The end to Arafat’s reign, Miller says, came with the election in Israel of Ariel Sharon, “the candidate of the conservative Likud Party and a figure hated by Palestinians for his invasion of Lebanon, his settlements policy and his September 2000 visit to the Jerusalem plaza outside Al Aksa Mosque, an act intended to demonstrate Israeli sovereignty over what Jews call the Temple Mount and Muslims call the Noble Sanctuary.”
Sharon, Miller claims, convinced a newly elected President Bush to refuse to “broker a serious peace effort.” As a result of Sharon and Bush’s policies, Miller writes, “Mr. Arafat and others who ostensibly favored a diplomatic option lacked the political leverage they required,” and thus Arafat had no other choice but to allow the intifadah to begin.

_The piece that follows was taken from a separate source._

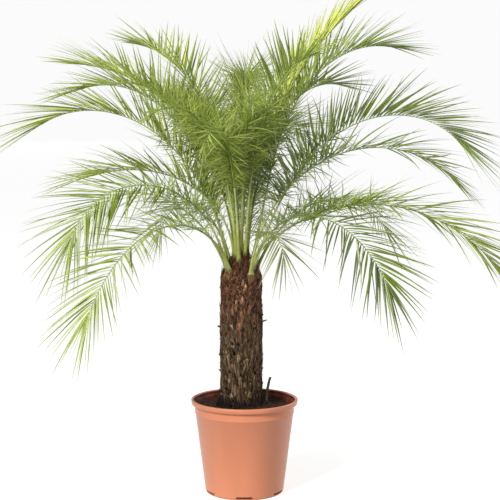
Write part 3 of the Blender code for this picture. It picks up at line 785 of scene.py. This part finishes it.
def add_wisps(bundles, frond, path, look, dice):
    """Thin leaflets in all planes, between the spines and the long leaflets."""
    start = frond.length * look.bare
    end = start + frond.length * look.wispy
    count = round((end - start) * look.wisps)
    for index in range(count):
        share = (index + dice.random()) / count
        place = blend(start, end, share)
        here = frame_at(frond, path, place)
        hand = dice.choice((-1, 1))
        vee, swing = draw(dice, WISP_ANGLES)
        heading = leaf_heading(here, hand, vee, swing * frond.spread * look.swing)
        length = blend(*WISP_LENGTH, share) * dice.uniform(0.6, 1.2)
        root = here.point + here.side * hand * rib_size(frond, place / frond.length)[0] * LEAF_INSET
        bow, roll, twist = [dice.gauss(0, reach) for reach in WISP_TURNS]
        droop, fold = draw(dice, WISP_BENDS)
        blade = Blade(length, WISP_WIDTH, droop, bow, roll, twist, fold)
        add_blade(bundles[deal_tint(look.tints, dice)], root, heading, here.along, blade, SHORT_STATIONS)


def add_spines(bundle, frond, path, look, dice):
    """Stiff short spines on the upper stem."""
    start = frond.length * look.bare * SPINE_START
    end = frond.length * look.bare
    count = max(3, round((end - start) / SPINE_SPACING))
    for index in range(count):
        share = (index + 0.5) / count
        for hand in (-1, 1):
            place = blend(start, end, share) + dice.uniform(-0.003, 0.003)
            here = frame_at(frond, path, place)
            heading = leaf_heading(here, hand, *draw(dice, SPINE_ANGLES))
            length = blend(*SPINE_LENGTH, share) * dice.uniform(0.75, 1.2)
            root = here.point + here.side * hand * rib_size(frond, place / frond.length)[0] * 0.8
            points = [root + heading * length * step for step in (0.0, 0.35, 0.7, 1.0)]
            bundle.add(*strand(points, SPINE_RADIUS, (1.0, 0.875, 0.625, 0.125), 4))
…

Bush then “looked on with indifference as Prime Minister Sharon took unilateral steps to protect Israelis that infuriated the Palestinians, including building walls to cut Israel off from suicide bombers and ordinary Palestinians, dividing up the West Bank into supposedly temporary zones of security and more permanent zones of settlement.”
Arafat, trapped by Sharon in his Ramallah compound, eventually became sick and died.
Miller finally concludes, “For many, until the end, Mr. Arafat remained the symbol of Palestinian aspiration to a state, the only man who could have sold the painful compromises for peace to his people had he chosen to do so.”